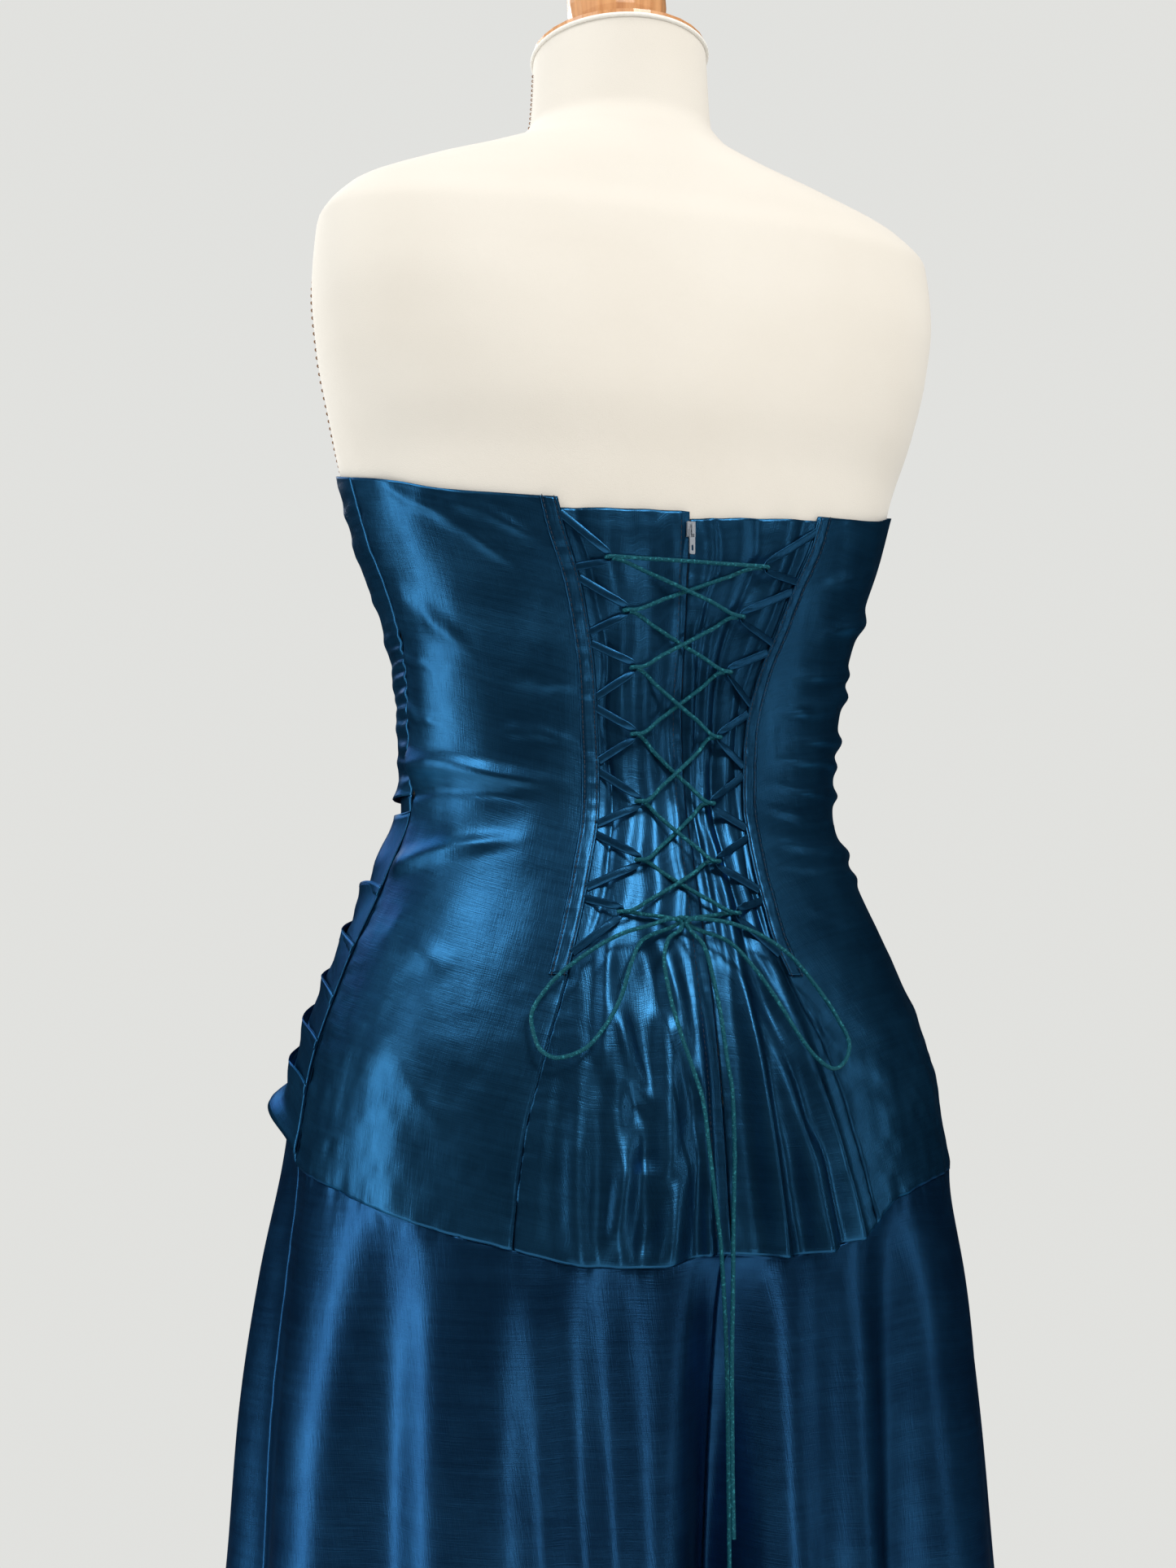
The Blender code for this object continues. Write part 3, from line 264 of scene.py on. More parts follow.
BOW_RIGHT = table_of(Route,
    (-1.5, 0.9880, 0.0150), (-6.8, 0.9841, 0.0145), (-14.7, 0.9713, 0.0135),
    (-19.6, 0.9552, 0.0110), (-23.5, 0.9343, 0.0100), (-24.6, 0.9196, 0.0110),
    (-22.4, 0.9095, 0.0130), (-19.3, 0.9051, 0.0150), (-16.1, 0.9111, 0.0160),
    (-13.3, 0.9257, 0.0150), (-10.6, 0.9430, 0.0150), (-7.4, 0.9604, 0.0145), (-3.2, 0.9765, 0.0110)
)
END_LEFT = table_of(Route,
    (9.6, 0.9770, 0.0155), (10.6, 0.9633, 0.0150), (9.8, 0.9443, 0.0150), (8.6, 0.9272, 0.0155),
    (6.7, 0.9058, 0.0155), (5.2, 0.8876, 0.0150), (4.5, 0.8630, 0.0135), (3.9, 0.8420, 0.0120),
    (2.6, 0.8060, 0.0060), (1.6, 0.7400, -0.0020), (1.4, 0.6700, -0.0070), (1.2, 0.6050, -0.0120)
)
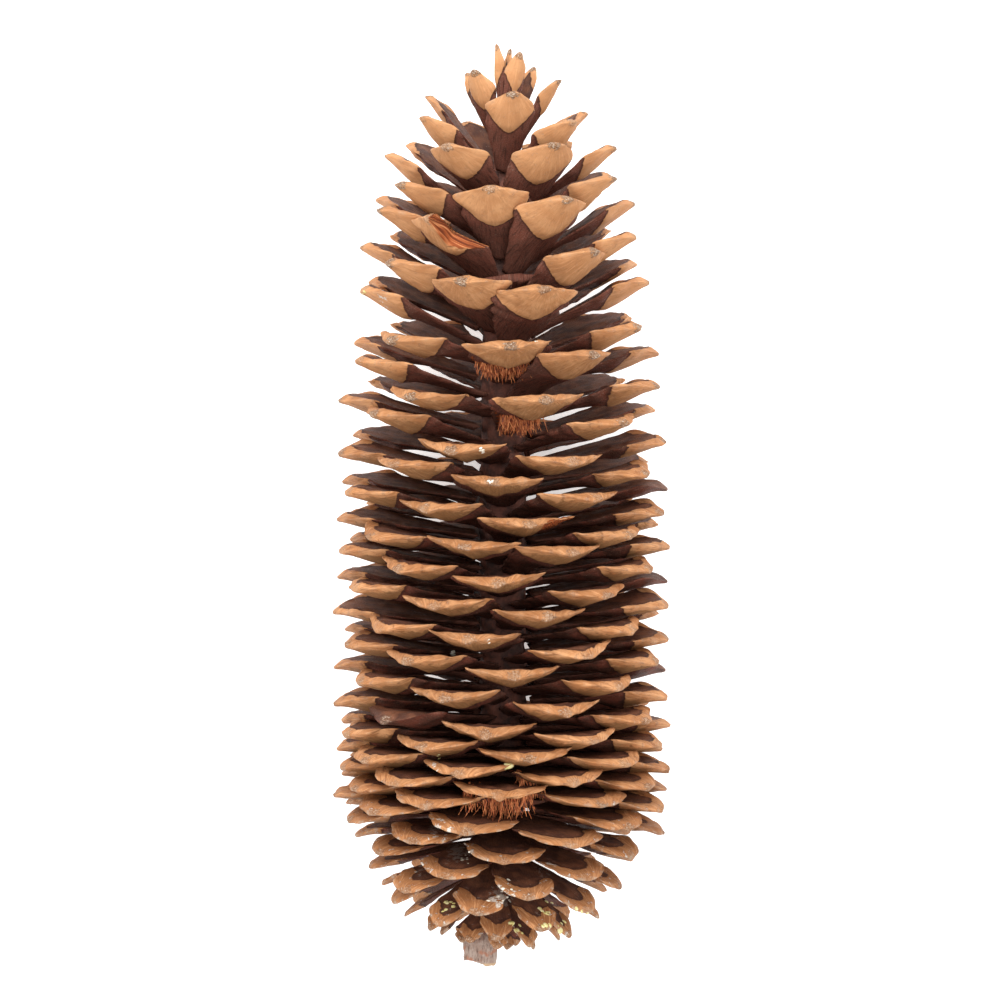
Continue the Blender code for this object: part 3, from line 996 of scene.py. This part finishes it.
____________
→ **EXERCISE AIM**
From the records above, extract every entry exactly as given.

→ **THE SOLUTION**
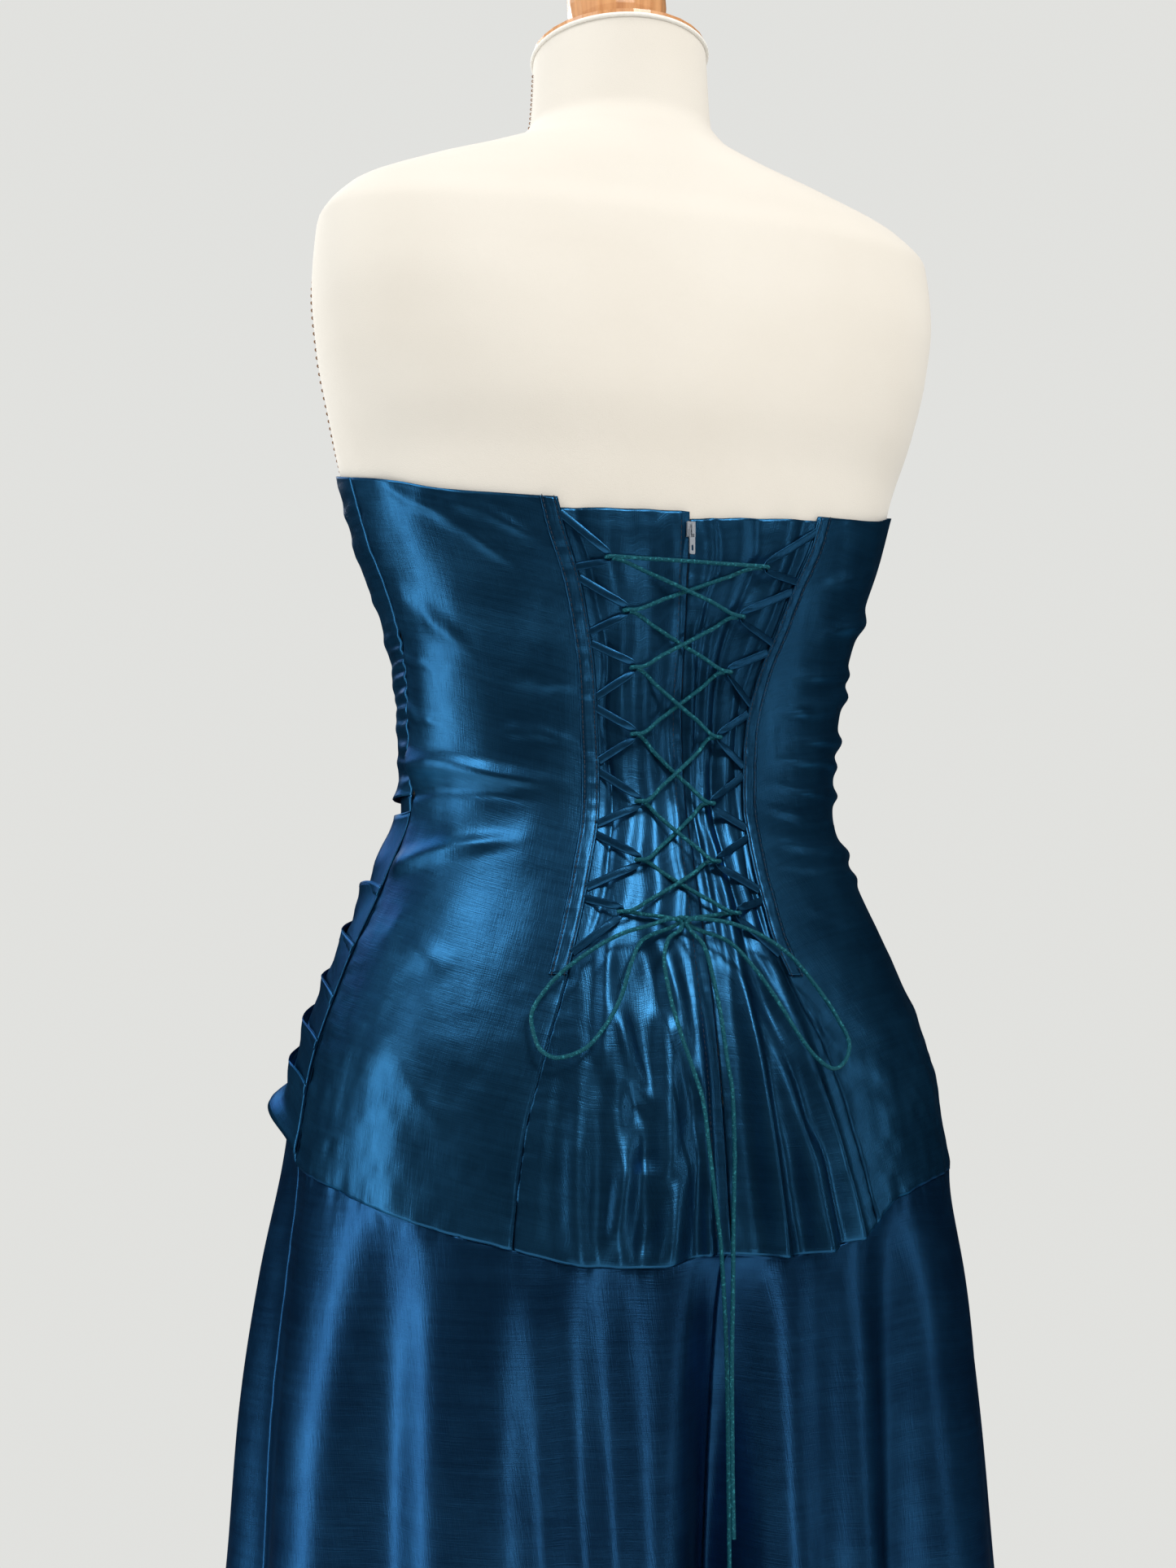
The Blender code for this object continues. Write part 3, from line 264 of scene.py on. More parts follow.
BOW_RIGHT = table_of(Route,
    (-1.5, 0.9880, 0.0150), (-6.8, 0.9841, 0.0145), (-14.7, 0.9713, 0.0135),
    (-19.6, 0.9552, 0.0110), (-23.5, 0.9343, 0.0100), (-24.6, 0.9196, 0.0110),
    (-22.4, 0.9095, 0.0130), (-19.3, 0.9051, 0.0150), (-16.1, 0.9111, 0.0160),
    (-13.3, 0.9257, 0.0150), (-10.6, 0.9430, 0.0150), (-7.4, 0.9604, 0.0145), (-3.2, 0.9765, 0.0110)
)
END_LEFT = table_of(Route,
    (9.6, 0.9770, 0.0155), (10.6, 0.9633, 0.0150), (9.8, 0.9443, 0.0150), (8.6, 0.9272, 0.0155),
    (6.7, 0.9058, 0.0155), (5.2, 0.8876, 0.0150), (4.5, 0.8630, 0.0135), (3.9, 0.8420, 0.0120),
    (2.6, 0.8060, 0.0060), (1.6, 0.7400, -0.0020), (1.4, 0.6700, -0.0070), (1.2, 0.6050, -0.0120)
)
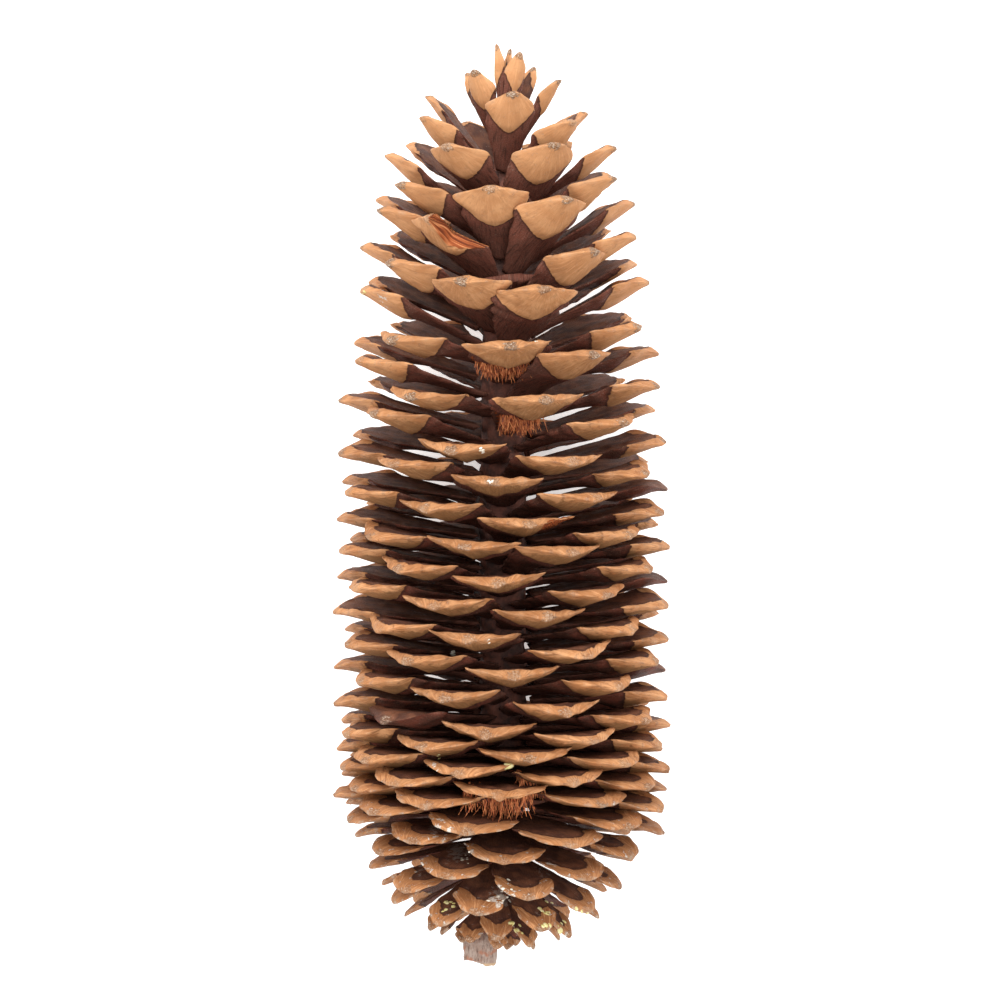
Continue the Blender code for this object: part 3, from line 996 of scene.py. This part finishes it.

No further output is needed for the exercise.